Pilot plan & KPIs (2–4 week plan)

• Week 0: Deploy sample repo, configure Slack app and Secrets Manager, and set up observability dashboards.
• Week 1: Internal alpha — 5–10 users, low‑risk tasks (weather, FAQ). Measure median time‑to‑first‑response and error rate.
• Week 2–3: Broaden to 20–50 users, swap in a domain tool (CRM lookup). Measure adoption (DAU), ticket deflection, and cost per query.
• Success metrics: median time‑to‑first‑response < 10s for quick answers, >25% usage uptake among pilot users, and model cost within approved budget.

“Thread timestamps are used as natural session identifiers so each Slack thread becomes an isolated memory session.”

Why reuse matters for business

The Slack integration is durable: keep verification, SQS async pipeline, and thread→session mapping, and swap the runtime tools for different domains. That lets product teams iterate on domain logic (CRM, HR workflows, incident response) without modifying the messaging layer, accelerating time‑to‑value and lowering maintenance.
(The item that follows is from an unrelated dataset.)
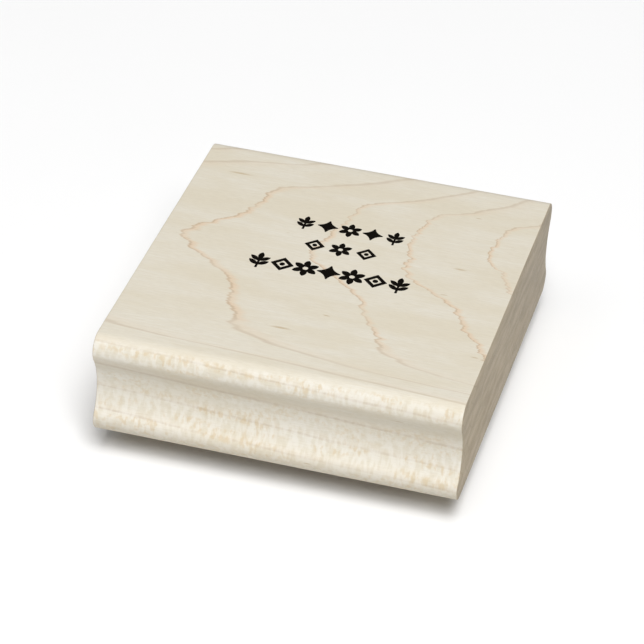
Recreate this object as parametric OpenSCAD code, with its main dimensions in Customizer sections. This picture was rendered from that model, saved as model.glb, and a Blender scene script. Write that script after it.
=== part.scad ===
// Wood-mounted rubber stamp: a moulded hardwood block with finger coves, a foam
// cushion and an engraved rubber die under it, and an index print on top.
// X runs along the moulding, Y from the front cove to the back cove, +Z is up.
// The origin is on the printing plane, under the middle of the block.

/* [Block] */
// Length of the block along the moulding
block_l = 76; // [70:1:150]
// Depth of the block over its widest bulge, front to back
block_d = 83; // [76:0.2:120]
// Height of the wood alone
block_h = 22.9; // [19:0.1:26]
// Radius of the bead along each upper edge
bead_r = 3.5; // [3:0.1:5]
// How far the bead sits in from the widest bulge
bead_setback = 0.1; // [0:0.1:1.5]
// Radius of the rounded foot along each lower edge
foot_r = 3; // [2:0.1:4]
// Depth of the finger cove, measured from the widest bulge
cove_depth = 2.6; // [1.8:0.1:3.5]

/* [Cushion and die] */
// Side of the square that the cushion and the die are trimmed to
pad_side = 60; // [50:1:64]
// Corner radius of that square
pad_corner_r = 3; // [1:0.5:8]
// Thickness of the foam cushion
foam_t = 3.2; // [2:0.1:6]
// Thickness of each film of adhesive
film_t = 0.1; // [0.05:0.01:0.2]
// Thickness of the rubber die with its relief
die_t = 2.3; // [2:0.1:3.5]
// Depth that the rubber is engraved to around the printing faces
relief_h = 1.2; // [0.8:0.1:1.4]
// Height of the wider shoulder that stands under each printing face
shoulder_h = 0.6; // [0.3:0.1:0.7]
// How much wider than its printing face a shoulder is, on each side
shoulder_w = 0.25; // [0.1:0.05:0.3]

/* [Print] */
// Distance of the print's middle row behind the block's middle
print_y = 6.4; // [-6:0.1:8]
// Height of the motifs in the upper and middle rows
motif_h = 5.1; // [3.5:0.1:5.2]
// Height of the motifs in the lower row
motif_h_low = 5.8; // [4:0.1:5.9]
// Clear gap between the upper and the middle row
row_gap = 2.7; // [1.5:0.1:4]
// Clear gap between the middle and the lower row
row_gap_low = 3.7; // [1.5:0.1:5]
// Thickness of the ink on top of the wood
ink_t = 0.06; // [0.03:0.01:0.1]

/* [Hidden] */
$fn = 48;

// Heights of the stack, counted up from the printing plane.
die_top = die_t;
foam_z = die_top + film_t;
foam_top = foam_z + foam_t;
block_z = foam_top + film_t;
block_top = block_z + block_h;

// Moulding section, as [inset from the widest bulge, height above the wood's underside].
// The cove is one arc. The bead and the foot stand into it by crease, so they meet it in a
// crisp line and not quite tangentially.
crease = 0.02;
foot_c = [foot_r, foot_r];
bead_c = [bead_setback + bead_r, block_h - bead_r];
rise = bead_c[1] - foot_c[1];
tan_bead = (bead_r - crease) ^ 2 - (bead_c[0] - cove_depth) ^ 2;
tan_foot = (foot_r - crease) ^ 2 - (foot_r - cove_depth) ^ 2;
k_sq = (2 * bead_setback) ^ 2;
k_sum = rise ^ 2 + tan_foot - tan_bead;
k_lin = 4 * k_sum * bead_setback - 8 * rise ^ 2 * (cove_depth - crease);
k_con = k_sum ^ 2 - 4 * rise ^ 2 * tan_foot;
cove_r = 2 * k_con / (-k_lin + sqrt(k_lin ^ 2 - 4 * k_sq * k_con));
cove_c = [cove_depth - cove_r,
          foot_r + sqrt(tan_foot + 2 * cove_r * (cove_depth - crease))];

// Rows of the print, upper to lower: each row's middle, and the step between its motifs.
row_y = [motif_h + row_gap, 0, -(motif_h + motif_h_low) / 2 - row_gap_low];
row_step = [4.9, 5.6, 5];

// Rounded edge along the block: half a disc that bulges away from the block's middle.
module rounded_edge(center, radius) {
  translate(center)
    linear_extrude(height = block_l)
      intersection() {
        circle(r = radius, $fn = 96);
        translate([-2, -2] * radius) square([2, 4] * radius);
      }
}

// Front half of the block, standing on its left end.
module half_block() {
  mid = block_d / 2;
  linear_extrude(height = block_l)
    difference() {
      polygon([[mid, 0], [foot_c[0], 0], foot_c, cove_c, bead_c,
               [bead_c[0], block_h], [mid, block_h]]);
      translate(cove_c) circle(r = cove_r, $fn = 192);
    }
  rounded_edge(foot_c, foot_r);
  rounded_edge(bead_c, bead_r);
}

module wood_block() {
  color("#e2dac8")
    translate([-block_l / 2, 0, block_z])
      rotate([90, 0, 90])
        for (side = [0, 1])
          mirror([side, 0, 0])
            translate([-block_d / 2, 0, 0])
              half_block();
}

// Rounded square that the films, the cushion and the die share.
module pad_outline() {
  straight = pad_side - 2 * pad_corner_r;
  square([pad_side, straight], center = true);
  square([straight, pad_side], center = true);
  for (x = [-1, 1], y = [-1, 1])
    translate([x, y] * straight / 2)
      circle(r = pad_corner_r);
}

module film(z) {
  color("#d9d4c4")
    translate([0, 0, z])
      linear_extrude(height = film_t)
        pad_outline();
}

module upper_adhesive_film() {
  film(foam_top);
}

module lower_adhesive_film() {
  film(die_top);
}

module foam_cushion() {
  color("#8f9295")
    translate([0, 0, foam_z])
      linear_extrude(height = foam_t)
        pad_outline();
}

// Leaf lying along +X from the origin: the overlap of two discs, grown by g all round.
module leaf(length, width, g = 0) {
  disc_r = (length ^ 2 + width ^ 2) / (4 * width);
  intersection_for (side = [-1, 1])
    translate([length / 2, side * (disc_r - width / 2)])
      circle(r = disc_r + g);
}

module sprig(h, g = 0) {
  stem_w = 0.09 * h;
  translate([-stem_w / 2 - g, -h / 2 - g])
    square([stem_w + 2 * g, 0.7 * h + 2 * g]);
  translate([0, 0.06 * h])
    rotate(90)
      leaf(0.44 * h, 0.22 * h, g);
  for (level = [-0.3, -0.04], side = [0, 1])
    mirror([side, 0])
      translate([0, level * h])
        rotate(38)
          leaf(0.46 * h, 0.2 * h, g);
}

module flower(h, g = 0) {
  petals = 6;
  difference() {
    for (i = [0 : petals - 1])
      rotate(90 + i * 360 / petals)
        translate([0.06 * h, 0])
          leaf(0.44 * h, 0.25 * h, g);
    circle(r = 0.1 * h - g / 2);
  }
}

// Square frame standing on its corner, round a dot.
module lozenge(h, g = 0) {
  frame_w = 0.14 * h;
  side = 0.86 * h / sqrt(2);
  difference() {
    rotate(45) square(side + 2 * g, center = true);
    rotate(45) square(side - 2 * frame_w - 2 * g, center = true);
  }
  circle(r = 0.1 * h + g);
}

// Four-pointed star: a square standing on its corner with its sides hollowed.
module star(h, g = 0) {
  tip = 0.44 * h;
  blunt = 0.02 * h;
  hollow_r = 0.55 * h;
  hollow_c = (tip + sqrt(2 * hollow_r ^ 2 - tip ^ 2)) / 2 + blunt;
  difference() {
    rotate(45) square(sqrt(2) * tip + 2 * g, center = true);
    for (x = [-1, 1], y = [-1, 1])
      translate([x, y] * hollow_c)
        circle(r = hollow_r - g);
  }
}

module motif(kind, h, g = 0) {
  if (kind == "sprig") sprig(h, g);
  if (kind == "flower") flower(h, g);
  if (kind == "lozenge") lozenge(h, g);
  if (kind == "star") star(h, g);
}

module motif_row(kinds, y, step, h, g = 0) {
  middle = (len(kinds) - 1) / 2;
  for (i = [0 : len(kinds) - 1])
    translate([(i - middle) * step, y])
      motif(kinds[i], h, g);
}

module print_pattern(g = 0) {
  translate([0, print_y]) {
    motif_row(["sprig", "star", "flower", "star", "sprig"], row_y[0], row_step[0], motif_h, g);
    motif_row(["lozenge", "flower", "lozenge"], row_y[1], row_step[1], motif_h, g);
    motif_row(["sprig", "lozenge", "flower", "star", "flower", "lozenge", "sprig"],
              row_y[2], row_step[2], motif_h_low, g);
  }
}

module index_print() {
  color("#101010")
    translate([0, 0, block_top])
      linear_extrude(height = ink_t)
        print_pattern();
}

module rubber_die() {
  color("#a4523f") {
    translate([0, 0, relief_h])
      linear_extrude(height = die_t - relief_h)
        pad_outline();
    translate([0, 0, relief_h - shoulder_h])
      linear_extrude(height = shoulder_h)
        print_pattern(shoulder_w);
    linear_extrude(height = relief_h - shoulder_h)
      print_pattern();
  }
}

wood_block();
index_print();
upper_adhesive_film();
foam_cushion();
lower_adhesive_film();
rubber_die();
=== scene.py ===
import math

import bmesh
import bpy
from mathutils import Matrix, Vector, noise


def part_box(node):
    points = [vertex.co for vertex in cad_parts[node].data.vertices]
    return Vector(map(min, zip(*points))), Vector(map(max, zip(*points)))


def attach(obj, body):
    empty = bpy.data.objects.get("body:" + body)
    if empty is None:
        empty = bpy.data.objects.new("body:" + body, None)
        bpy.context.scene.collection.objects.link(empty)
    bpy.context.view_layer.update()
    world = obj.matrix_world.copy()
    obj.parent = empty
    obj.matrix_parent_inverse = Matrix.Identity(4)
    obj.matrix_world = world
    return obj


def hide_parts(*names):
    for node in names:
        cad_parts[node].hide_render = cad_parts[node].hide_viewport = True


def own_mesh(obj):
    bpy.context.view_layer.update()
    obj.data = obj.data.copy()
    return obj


# A wood-mounted rubber stamp. Lengths are in metres, in the CAD model's own frame: X runs
# along the moulding, Y from front to back, and the printing plane is z = 0.

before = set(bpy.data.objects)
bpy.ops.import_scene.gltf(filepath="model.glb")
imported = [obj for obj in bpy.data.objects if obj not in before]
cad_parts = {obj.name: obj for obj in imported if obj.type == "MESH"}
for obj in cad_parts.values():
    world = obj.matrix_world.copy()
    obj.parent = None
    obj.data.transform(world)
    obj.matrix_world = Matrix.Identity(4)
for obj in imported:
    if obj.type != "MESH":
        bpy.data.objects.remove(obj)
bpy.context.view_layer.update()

MM = 0.001
WOOD_LOW, WOOD_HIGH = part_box("wood_block")
FOAM_LOW, FOAM_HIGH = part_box("foam_cushion")
PRINTING_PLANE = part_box("rubber_die")[0].z
WOOD_MIDDLE = (WOOD_LOW + WOOD_HIGH) / 2
WOOD_SIZE = WOOD_HIGH - WOOD_LOW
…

Where to get the sample and docs

• Sample repo and deployment scripts: github.com/aws-samples/sample-Integrating-Amazon-Bedrock-AgentCore-with-Slack
• Amazon Bedrock overview: aws.amazon.com/bedrock/

Quick glossary

• AgentCore: runtime that manages agent planning, memory, and tool orchestration (runs models and coordinates tools).
• Strands Agents SDK: open SDK used in the runtime to compose agents, tools, and memory.
• Model Context Protocol (MCP): protocol for structured, streaming tool calls between the model and tool endpoints.
• AWS SigV4: AWS request signing used to authenticate and authorize tool calls securely.
• Nova Pro: example Amazon Bedrock model used in the sample runtime for reasoning and tool selection.

Next practical step

Deploy the sample GitHub repo, run the weather/FAQ pilot, instrument the metrics above, and iterate on security and identity flows before enlarging scope. Embedding agents in Slack reduces friction for users and keeps contextual memory where decisions are being made — that’s where most of the business value shows up.